Abstract:
High temperature gas-cooled reactors using helium-xenon gas mixtures as the reactor coolant are the optimal solution for reliable energy under extreme conditions where the compact small reactors are necessary. It is essential for the thermal-hydraulic and safety design of such reactors to fully understand the turbulent heat transfer mechanisms of helium-xenon gas mixtures in the reactor core. The Prandtl number of typical helium-xenon gas mixtures is around 0.2 under normal operating conditions. As low-Prandtl-number fluid, the turbulent heat transfer characteristics of helium-xenon gas mixtures differ significantly from those of the typical coolant of pressurized water reactors because Prandtl number reflects the relative relationship of the development of the velocity and thermal boundary layers. In this paper, a high-fidelity numerical method, namely direct numerical simulation (DNS), was employed to investigate the turbulent heat transfer characteristics of helium-xenon gas mixtures in a round pipe across a wide range of temperature (from 300 to 1 500 K). The DNS method was validated against limited experimental data from literature. High-resolution and high-fidelity numerical data of the flow field, temperature field, and turbulent structures were obtained by DNS and turbulent statistic methods. It is found that the turbulent Prandtl number (
Prt) of helium-xenon gas mixtures varies significantly across the radial direction in the round pipe, which indicates that the constant
Prt model assumption which is commonly used in the engineering simulations is invalid and novel
Prt models need to be developed for better numerical predictions of turbulent heat transfer of helium-xenon gas mixtures.

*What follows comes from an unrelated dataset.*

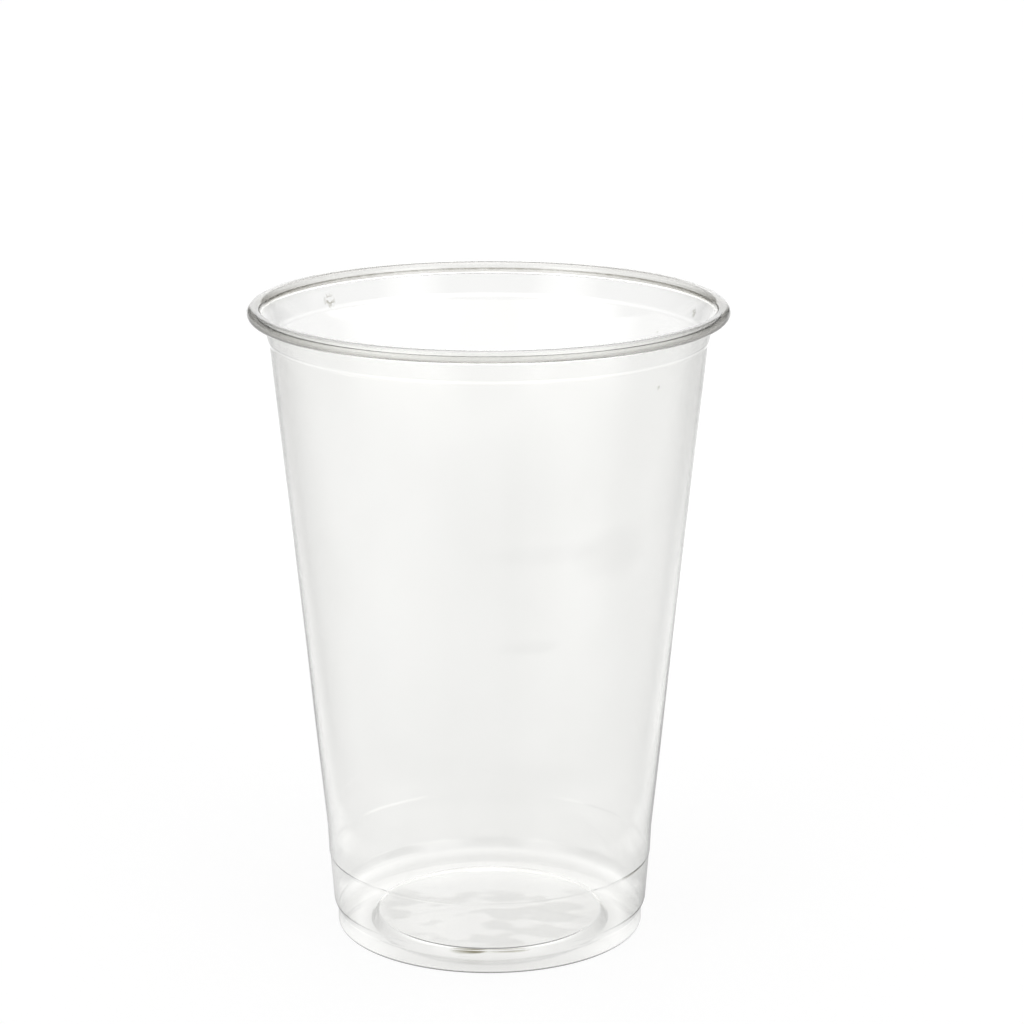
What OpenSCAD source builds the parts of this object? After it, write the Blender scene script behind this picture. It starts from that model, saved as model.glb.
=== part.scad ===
// Clear cold-drink cup, thermoformed in one piece from a sheet of compostable plastic.
// The section is one centre line: from the middle of the floor out to the foot, up the
// drafted side, over the neck and round the rolled rim. The line is given the thickness
// of the sheet and turned about the cup's axis.
// Heights count from the table that the cup stands on, and diameters are outside ones.

/* [Sheet] */
// Thickness of the side, the neck and the rim
wall_t = 0.26; // [0.2:0.02:0.36]
// Thickness of the floor's panel, where the sheet is drawn least
floor_t = 0.36; // [0.24:0.02:0.6]
// Thickness of the foot, where it is drawn most
foot_t = 0.2; // [0.14:0.02:0.4]

/* [Rolled rim] */
// Height of the cup, from the table to the top of the roll
cup_h = 97; // [70:0.5:140]
// Diameter over the roll, which a lid presses on to
rim_d = 71.6; // [62:0.2:90]
// Thickness of the roll itself, from side to side
roll_d = 2.1; // [1.8:0.1:3]
// Angle through which the cut edge is tucked up inside the roll
tuck_turn = 110; // [20:5:120]
// Gap between the tucked edge and the neck
tuck_gap = 0.05; // [0.05:0.05:0.25]

/* [Neck] */
// Drop from the top of the roll to the neck's step
neck_h = 4.8; // [3.6:0.1:10]
// Flare of the neck from upright, in degrees
neck_flare = 15; // [5:1:20]
// How far the side stands in from the neck
step_w = 0.28; // [0.1:0.02:1]
// Height of the sloping step between the two
step_h = 0.7; // [0.4:0.1:2]
// Inside radius of the step's two bends
step_r = 0.3; // [0.1:0.1:1.5]

/* [Stacking ledge] */
// Diameter of the side at the top of the stacking band
band_d = 49.9; // [49.6:0.1:56]
// Height of the band, which stands steeper than the side
band_h = 4; // [2:0.5:10]
// Height of the ledge under the band
ledge_z = 11.6; // [8:0.1:20]
// Diameter of the band at the ledge
ledge_d = 49.56; // [49.2:0.02:52]
// How far the ledge steps in
ledge_w = 0.12; // [0.05:0.01:0.4]
// Height over which it does so
ledge_h = 0.4; // [0.2:0.05:1]
// Inside radius of the ledge's bends
ledge_r = 0.2; // [0.05:0.05:0.4]

/* [Foot] */
// Diameter of the foot's upright band
foot_d = 47; // [42:0.1:48]
// Height of that band
foot_h = 2.6; // [1.4:0.1:4]
// Diameter over the shoulder that the foot is set in from
shoulder_d = 48.24; // [47.6:0.02:49]
// Height of the slope from the foot to the shoulder
shoulder_h = 1.4; // [0.8:0.1:4]
// Inside radius of the bends above and below that slope
shoulder_r = 0.8; // [0.3:0.1:3]
// Inside radius of the foot's lower edge
foot_r = 0.2; // [0.1:0.05:0.5]

/* [Floor] */
// Diameter of the raised panel in the middle of the floor
panel_d = 34.6; // [20:0.2:38]
// How far the panel is raised over the foot
panel_rise = 1.2; // [0.6:0.1:1.8]
// Width of the slope round the panel
panel_slope_w = 0.9; // [0.6:0.1:3]
// Inside radius of the slope's two bends
panel_r = 0.6; // [0.1:0.1:1]

/* [Hidden] */

// Turn between two neighbouring points of a bend, in degrees
arc_step = 9;
// Share of a straight stretch that the bend at either end may take up
bend_share = 0.48;

side_t = wall_t / 2;
base_t = floor_t / 2;
corner_t = foot_t / 2;
roll_r = roll_d / 2 - side_t;
roll_centre = [(rim_d - roll_d) / 2, cup_h - roll_d / 2];
tuck_r = roll_r * cos(neck_flare) - wall_t - tuck_gap;
tuck_centre = roll_centre - [0, roll_r - tuck_r];
neck_top = roll_centre + roll_r * heading(180 - neck_flare);
neck_z = cup_h - neck_h;
neck_foot = [neck_top[0] - (neck_top[1] - neck_z) * tan(neck_flare), neck_z];
panel_foot = [panel_d / 2 + panel_slope_w, corner_t];
foot_corner = [foot_d / 2 - corner_t, corner_t];
shoulder_z = foot_h + shoulder_h;

// Unit step along a heading, which is counted in degrees from straight outwards
function heading(angle) = [cos(angle), sin(angle)];

// Heading of the straight line from one point to another
function heading_to(from, to) = atan2(to[1] - from[1], to[0] - from[0]);

// How far a value has come from a start to an end, from 0 to 1
function share(value, start, end) = max(0, min(1, (value - start) / (end - start)));

// Thickness of the sheet at a point of its centre line. It thins on the slope round the
// floor's panel, and thickens again from the foot up to the ledge.
function sheet_t(point) =
    floor_t
    + (foot_t - floor_t) * share(point[0], panel_d / 2, panel_foot[0])
    + (wall_t - foot_t) * share(point[1], panel_rise + floor_t, ledge_z);

// Stations along an arc, each one a point of the centre line and the heading there
function arc(centre, radius, start, end) =
    let (side = sign(end - start))
    let (steps = ceil(abs(end - start) / arc_step))
    [for (i = [0 : steps])
        let (angle = start + (end - start) * i / steps)
        [centre - side * radius * heading(angle + 90), angle]];

// Stations round the bend at b, on the way from a to c. The radius is the one inside
// the bend, so half the sheet is added for the centre line.
function bend(a, b, c, inside_r) =
    let (start = heading_to(a, b), end = heading_to(b, c))
    let (half_tan = tan(abs(end - start) / 2))
    let (room = bend_share * min(norm(b - a), norm(c - b)) / half_tan)
    let (radius = min(inside_r + sheet_t(b) / 2, room))
    let (first = b - radius * half_tan * heading(start))
    let (centre = first + sign(end - start) * radius * heading(start + 90))
    arc(centre, radius, start, end);

// Corners of the centre line from the middle of the floor to the foot of the neck, each
// one as [point, inside radius of its bend]
floor_corners = [
    [[panel_d / 2, panel_rise + base_t], panel_r],
    [panel_foot, panel_r]
];
foot_corners = [
    [foot_corner, foot_r],
    [[foot_corner[0], foot_h], shoulder_r],
    [[shoulder_d / 2 - sheet_t([foot_corner[0], shoulder_z]) / 2, shoulder_z], shoulder_r]
];
side_corners = [
    [[ledge_d / 2 - ledge_w - side_t, ledge_z - ledge_h], ledge_r],
    [[ledge_d / 2 - side_t, ledge_z], ledge_r],
    [[band_d / 2 - side_t, ledge_z + band_h], shoulder_r],
    [[neck_foot[0] - step_w, neck_z - step_h], step_r],
    [neck_foot, step_r]
];
corners = concat(floor_corners, foot_corners, side_corners);
floor_middle = [0, panel_rise + base_t];
line_ends = concat([floor_middle], [for (c = corners) c[0]], [neck_top]);

// Stations of the whole centre line
body_line = [
    for (i = [0 : len(corners) - 1])
        each bend(line_ends[i], line_ends[i + 1], line_ends[i + 2], corners[i][1])
];
roll_line = arc(roll_centre, roll_r, 90 - neck_flare, -180);
tuck_line = arc(tuck_centre, tuck_r, -180, -180 - tuck_turn);
centre_line = concat([[floor_middle, 0]], body_line, roll_line, tuck_line);

// The two faces of the sheet: side is -1 for the outer face and 1 for the inner one
function face(side) = [
    for (s = centre_line) s[0] + side * sheet_t(s[0]) / 2 * heading(s[1] + 90)
];
function reversed(points) = [for (i = [len(points) - 1 : -1 : 0]) points[i]];

module cup_section() {
    polygon(concat(face(-1), reversed(face(1))));
}

module cup() {
    color([0.92, 0.94, 0.91, 0.4])
        rotate_extrude($fn = 180)
            cup_section();
}

cup();
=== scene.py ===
# %% [markdown]
# # A clear compostable cup
#
# The real cup is one sheet of clear plastic, heated and drawn into a mould, with its top
# edge rolled outwards. Nothing about it is opaque. What the eye sees is the white
# backdrop through the sheet, a little dimmer wherever light is lost to reflection, and a
# few dark or bright lines where the sheet bends: the roll, the neck, the ledge, the foot
# and the edge of the floor's panel.
#
# So the lesson is about three things: an accurate thin wall with two faces, a plastic
# that bends light as the real one does, and surroundings that give it something to show.

import math

import bmesh
import bpy
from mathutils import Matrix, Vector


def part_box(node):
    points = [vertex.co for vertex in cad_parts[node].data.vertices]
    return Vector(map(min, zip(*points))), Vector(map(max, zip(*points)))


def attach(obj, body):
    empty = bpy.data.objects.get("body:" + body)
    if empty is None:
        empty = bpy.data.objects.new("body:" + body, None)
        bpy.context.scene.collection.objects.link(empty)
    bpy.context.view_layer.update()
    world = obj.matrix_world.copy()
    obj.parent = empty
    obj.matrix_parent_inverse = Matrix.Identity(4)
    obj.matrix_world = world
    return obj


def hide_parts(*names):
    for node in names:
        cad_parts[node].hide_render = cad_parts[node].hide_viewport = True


MM = 0.001

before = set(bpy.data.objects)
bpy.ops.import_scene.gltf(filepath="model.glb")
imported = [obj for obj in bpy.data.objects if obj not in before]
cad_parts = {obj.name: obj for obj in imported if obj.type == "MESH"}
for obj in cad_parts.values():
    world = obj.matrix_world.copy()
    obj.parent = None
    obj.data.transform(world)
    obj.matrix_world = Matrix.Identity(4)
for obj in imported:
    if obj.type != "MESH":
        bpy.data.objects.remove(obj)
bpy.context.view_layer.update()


lowest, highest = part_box("cup")
cup_height = highest.z - lowest.z
rim_width = highest.x - lowest.x
print(f"cup in the frame: {rim_width / MM:.2f} mm over the rim, {cup_height / MM:.2f} mm tall")

# %% [markdown]
# ## The camera
#
# The photograph looks down on the cup at about fifteen degrees, from half a metre away,
# with a long lens. The cup stands a little left of the middle and low in the picture.

# %% Camera
scene = bpy.context.scene

camera_pitch = math.radians(14.655)
camera_place = (3.45 * MM, -465.73 * MM, 186.63 * MM)

camera_data = bpy.data.cameras.new("camera")
camera_data.lens = 112.36
camera_data.sensor_width = 36.0
camera_data.clip_start = 0.01
camera = bpy.data.objects.new("camera", camera_data)
camera.location = camera_place
camera.rotation_euler = (math.radians(90) - camera_pitch, 0, 0)
scene.collection.objects.link(camera)
scene.camera = camera
print(f"camera {camera_place[2] / MM:.0f} mm up, looking down {math.degrees(camera_pitch):.1f} degrees")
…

In addition, by comparing the heat transfer coefficient results of DNS and four different conventional empirical heat transfer correlations, it is proved that, under the high temperature conditions, all the empirical correlations have underestimated the heat transfer coefficients with relative deviations exceeding 20%. The main reason for the relative deviation could be that the parameters of the empirical correlations are calibrated based on the experimental data under the low temperature conditions while the physical properties of the helium-xenon gas mixtures vary differently under the high temperature conditions, which resulting in the underestimation of the heat transfer coefficients for the empirical correlations. Among the four empirical correlations, the Pickett correlation performs relatively better and it is selected to be furtherly calibrated based on the DNS data under the high temperature conditions. The modified Pickett correlation can accurately predict the turbulent heat transfer coefficients of helium-xenon gas mixtures under the high temperature conditions, achieving the relative deviations within 3% of DNS results. The present study provides essential theoretical support for thermal-hydraulic design and safety assessment of the high temperature helium-xenon gas-cooled reactor.